How to Survive Your Sisters – Glad I survived it

Let me just start out by saying, I love free books.  I used to be a library wraith, skulking through the aisles of nearby libraries looking for cool, free, clean books to read.  It was the clean part that did me in on library books.  I found some rather questionable things inside the pages of a few books and that pretty much put me off of libraries forever.  Now I use e-readers (I have both a Nook and a Kindle) and love them.  I can have a bazillion books with me wherever I go, AND there are actually a lot of free books available in e-reader format.
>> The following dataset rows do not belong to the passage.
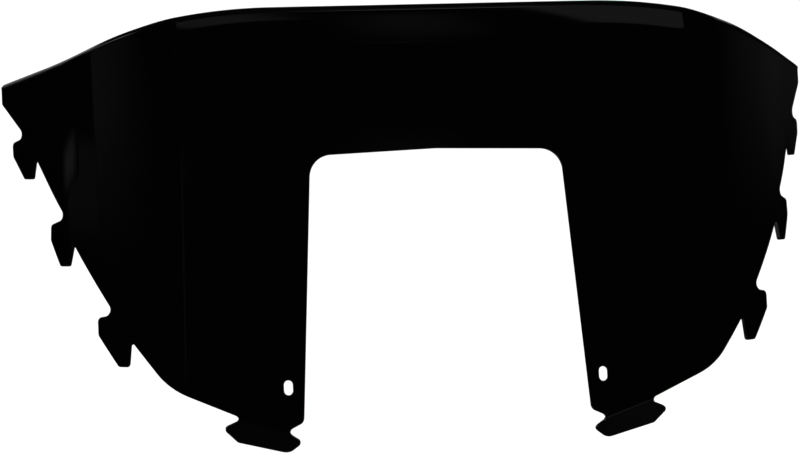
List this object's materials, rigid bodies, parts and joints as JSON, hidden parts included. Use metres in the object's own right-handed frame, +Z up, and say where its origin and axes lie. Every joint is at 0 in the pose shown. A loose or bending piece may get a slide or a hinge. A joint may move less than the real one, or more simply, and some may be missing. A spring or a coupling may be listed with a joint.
{
  "type": "windshield screen",
  "caption": "Low wrap-around windshield screen: gloss black sheet with a central arch cut-out, flared top edge, hooked side edges and slotted feet.",
  "frame": {"origin": "midway between the two mounting slots, on the front face of the flat centre panel", "axes": "+X across to the viewer's right when seen from the front, -Y forward, +Z up, with the flat centre panel upright"},
  "size_m": [0.7002, 0.124, 0.3609],
  "materials": {
    "windshield_screen": "polished gloss black, solid tint"
  },
  "bodies": {
    "root": {"windshield_screen": "windshield_screen"}
  },
  "joints": []
}
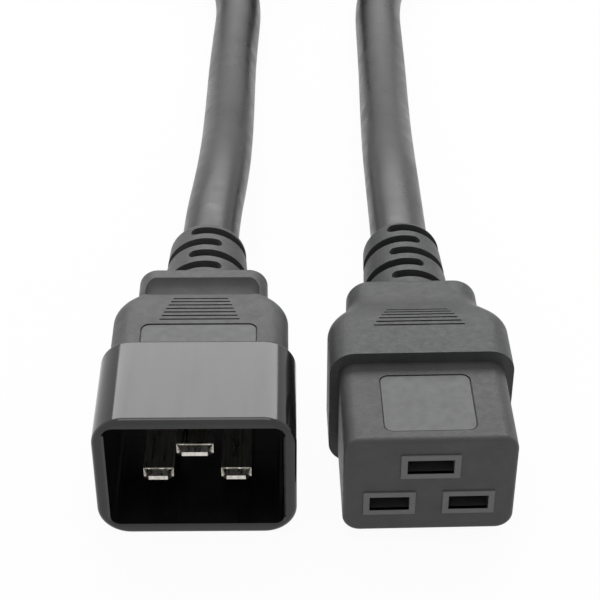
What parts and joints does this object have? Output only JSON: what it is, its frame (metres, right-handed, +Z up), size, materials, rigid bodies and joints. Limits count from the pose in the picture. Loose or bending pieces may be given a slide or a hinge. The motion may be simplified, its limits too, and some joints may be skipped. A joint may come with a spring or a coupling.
{
  "type": "power extension cord",
  "caption": "Heavy power extension cord: a C20 blade plug and a C19 socket connector moulded onto one round three-core cable.",
  "frame": {"origin": "on the surface it lies on, under the middle of the box round the plug and the connector", "axes": "+X from the plug to the connector, +Y from their mouths towards the cord, +Z up"},
  "size_m": [0.142, 0.35, 0.0252],
  "materials": {
    "overmould": "fine matte moulded grain",
    "shroud": "polished black",
    "nose": "fine matte moulded grain",
    "plated_blade": "nickel plated brass, lightly brushed",
    "contact_brass": "rolled spring brass",
    "copper": "bare copper strands",
    "line_core": "smooth black insulation",
    "neutral_core": "smooth white insulation",
    "earth_core": "smooth green insulation",
    "jacket": "semi-gloss black jacket"
  },
  "bodies": {
    "root": {"plug_body": "overmould", "plug_shell": "shroud", "plug_line_blade": "plated_blade", "plug_neutral_blade": "plated_blade", "plug_earth_blade": "plated_blade", "plug_line_strands": "copper", "plug_neutral_strands": "copper", "plug_earth_strands": "copper", "plug_line_core": "line_core", "plug_neutral_core": "neutral_core", "plug_earth_core": "earth_core", "connector_body": "overmould", "connector_nose": "nose", "connector_line_contact": "contact_brass", "connector_neutral_contact": "contact_brass", "connector_earth_contact": "contact_brass", "connector_line_strands": "copper", "connector_neutral_strands": "copper", "connector_earth_strands": "copper", "connector_line_core": "line_core", "connector_neutral_core": "neutral_core", "connector_earth_core": "earth_core", "cord_plug_run": "jacket", "cord_connector_run": "jacket", "cord_coil": "jacket"}
  },
  "joints": []
}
“How to Survive Your Sisters” by Ellie Campbell was a free book I got off of Amazon.  The cover shows a kind of pissed off looking blonde in a wedding dress and between that and the title (in big pink letters) I fully expected a humorous chick-lit romp.  What I got was a bunch of whiny, annoying characters who did nothing to make me care one iota for them.  Okay, I may have cared a bit for Milly – the middle sister with four kids and a spreading midsection – but pretty much everyone else is just plain irritating.  The girl on the cover is, I suspect, supposed to be Natalie who is planning a wedding for a good chunk of the book.  She makes bridezillas seem like purring kittens.  Which could, in the right hands, be funny.  I’ve read books about annoying characters but what makes the books palatable, if not always enjoyable, is the sprinkling (and sometimes dousing) with humor.  “How to Survive Your Sisters” was simply not funny.  I don’t know if it TRIED to be funny but I didn’t get it’s British humor, or if it was simply just a non-funny book.  Whatever the case, I found it tedious and far too long at 379 pages (which isn’t a big book, at all – just in this book it felt like an eternity).

In the end, I can safely say that Ellie Campbell is not the next Sophie Kinsella or Emily Giffin.  I will likely be passing up any more of her books, free or not.

I give “How to Survive Your Sisters” 1.5 stars.